*YOUR GOAL*: Emit the entire listing verbatim.

*GIVEN DATA*:
§ §
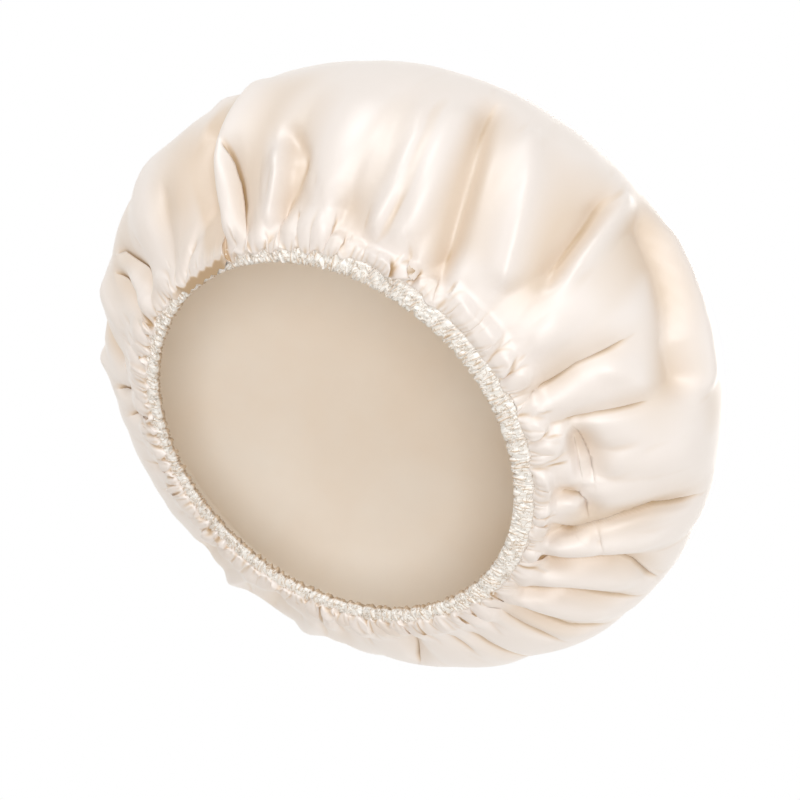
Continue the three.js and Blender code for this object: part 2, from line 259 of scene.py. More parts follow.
# The simulated cloth, at a scale that suits the solver
SIM_SCALE = 10
SIM_FRAMES = 26
SIM_SETTINGS = {
    "quality": 6,
    "mass": 0.15,
    "air_damping": 2,
    "tension_stiffness": 30,
    "compression_stiffness": 30,
    "shear_stiffness": 8,
    "bending_stiffness": 0.4,
    "tension_damping": 10,
    "compression_damping": 10,
    "shear_damping": 5,
    "bending_damping": 0.5,
    "use_pressure": True,
    "uniform_pressure_force": 6.0,
    "pin_stiffness": 8,
}
GUIDE_SHARE = 0.8
HELD_FROM = 0.120
HELD_WHOLLY = 0.185
MOST_INWARD = 0.0088
MOST_OUTWARD = 0.0100

# Petals: the small puffs that lean over the casing's outer edge and over each other
PETALS = 44
PETAL_SEED = 42
PETAL_LEAST_SIZE = 0.1
PETAL_MOST_SIZE = 1.35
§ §
*EXPECTED ANSWER*:
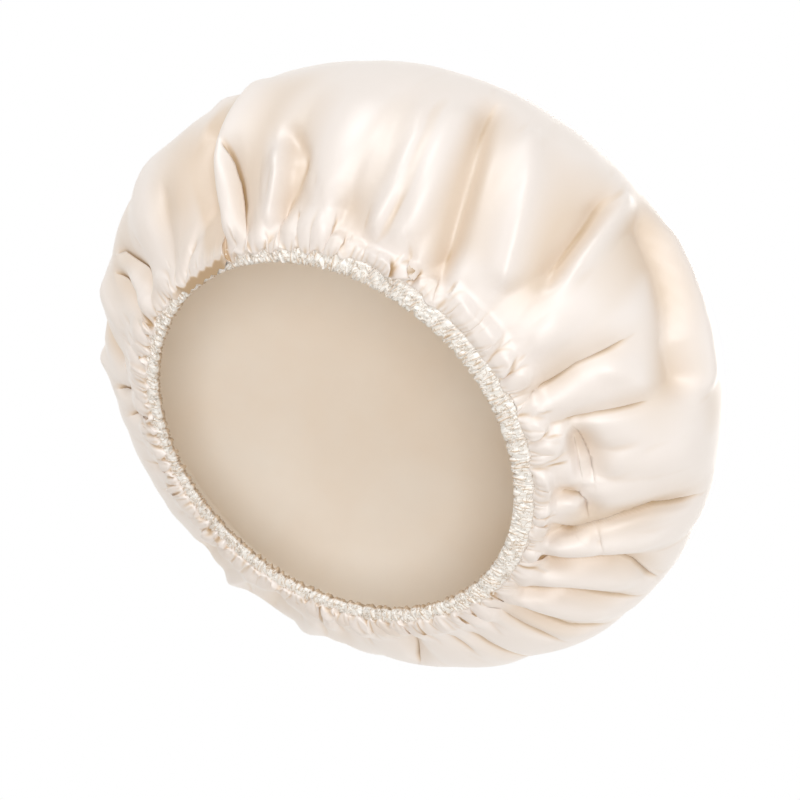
Continue the three.js and Blender code for this object: part 2, from line 259 of scene.py. More parts follow.
# The simulated cloth, at a scale that suits the solver
SIM_SCALE = 10
SIM_FRAMES = 26
SIM_SETTINGS = {
    "quality": 6,
    "mass": 0.15,
    "air_damping": 2,
    "tension_stiffness": 30,
    "compression_stiffness": 30,
    "shear_stiffness": 8,
    "bending_stiffness": 0.4,
    "tension_damping": 10,
    "compression_damping": 10,
    "shear_damping": 5,
    "bending_damping": 0.5,
    "use_pressure": True,
    "uniform_pressure_force": 6.0,
    "pin_stiffness": 8,
}
GUIDE_SHARE = 0.8
HELD_FROM = 0.120
HELD_WHOLLY = 0.185
MOST_INWARD = 0.0088
MOST_OUTWARD = 0.0100

# Petals: the small puffs that lean over the casing's outer edge and over each other
PETALS = 44
PETAL_SEED = 42
PETAL_LEAST_SIZE = 0.1
PETAL_MOST_SIZE = 1.35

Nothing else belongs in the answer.